# Levitation Photography



## Heitz

I swear you guys - this was real.  Yea, my wife can levitate.  No tricks.  And I'll tell ya... sometimes her ability really gets to me.  (but sometimes it has its advantages, too!)


----------



## shootermcgavin

That is pretty good.


----------



## 889Media

Still thinks the top of her feet, or the side facing down in the picture, looks like a Photoshop gone to quick. But nice to see some levitation photos where the subject actually looks like something other than a jump! ^^


----------



## 889Media

Another thing... this is a shot of like some meditation lift off or something. It is more fun seeing photos where the subject is doing something different, and just suddenly loose gravity  Like in your photo, of your wife... put her in the kitchen or somewhere else where she actually belongs, and shoot her trying to get back down to the sink to do the dishes or cooking your dinner from mid air 

Oh...and I was kidding about the gender thing, but you get the idea


----------



## McNugget801

889Media said:


> Still thinks the top of her feet, or the side facing down in the picture, looks like a Photoshop gone to quick. But nice to see some levitation photos where the subject actually looks like something other than a jump! ^^



really?
I prefer a jump shot when done well.


----------



## Robin Usagani

Thats not even a perfect lotus position.


----------



## Heitz

Schwetty, you need to photoshop some glowing orbs in your hands.  Or better yet, glowing orbs hovering above your hands.


----------



## Robin Usagani

I dont like photoshopping my shot.  I want to leave this photo SOOC  



Heitz said:


> Schwetty, you need to photoshop some glowing orbs in your hands.  Or better yet, glowing orbs hovering above your hands.


----------



## 889Media

McNugget801 said:


> Really?
> I prefer a jump shot when done well.



Maybe should put it a little different!

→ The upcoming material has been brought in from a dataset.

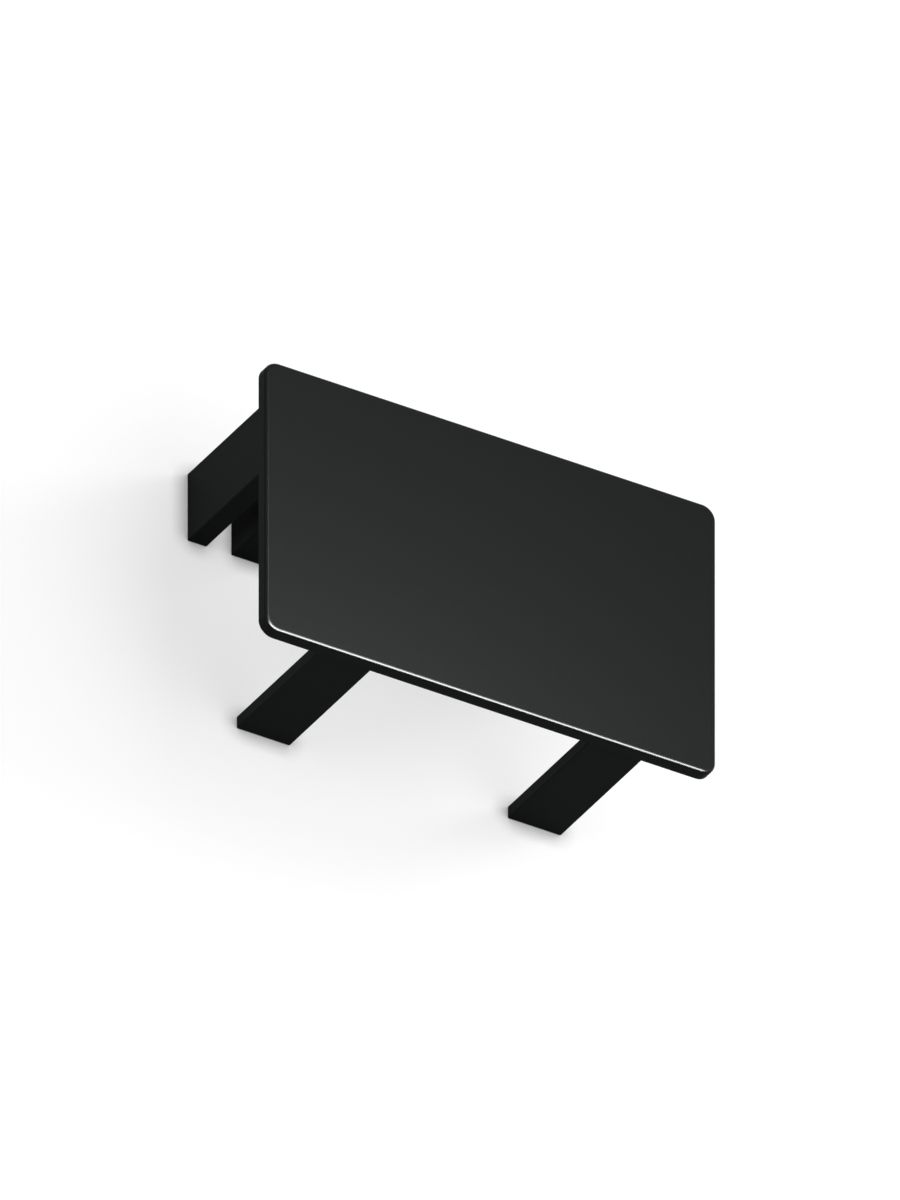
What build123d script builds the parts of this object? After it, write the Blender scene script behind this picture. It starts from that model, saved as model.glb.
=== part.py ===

Too many went crazy with the "levitation" after it got famous this summer. But most people started shooting pictures of them self, their friends or families - having people jumping like crazy. Internet was all of a sudden full of photos of people jumping, and everybody called their shots "levitation" something. Think that someone with almost the whole body tensed up from a jump, have little or nothing to do with levitation!

BUT... I totally agree with you on the "when done well" part, that the "real deal" with no cheating in PS creates the best results


----------



## tevo

889Media said:


> Another thing... this is a shot of like some meditation lift off or something. It is more fun seeing photos where the subject is doing something different, and just suddenly loose gravity  Like in your photo, of your wife... *put her in the kitchen or somewhere else where she actually belongs*, and shoot her trying to get back down to the sink to do the dishes or cooking your dinner from mid air
> 
> Oh...and I was kidding about the gender thing, but you get the idea



That moment when you L:lmao:L uncontrollably


----------



## VannahRose143

Now does this contest allow photoshopping or not?


----------



## tevo

VannahRose143 said:


> Now does this contest allow photoshopping or not?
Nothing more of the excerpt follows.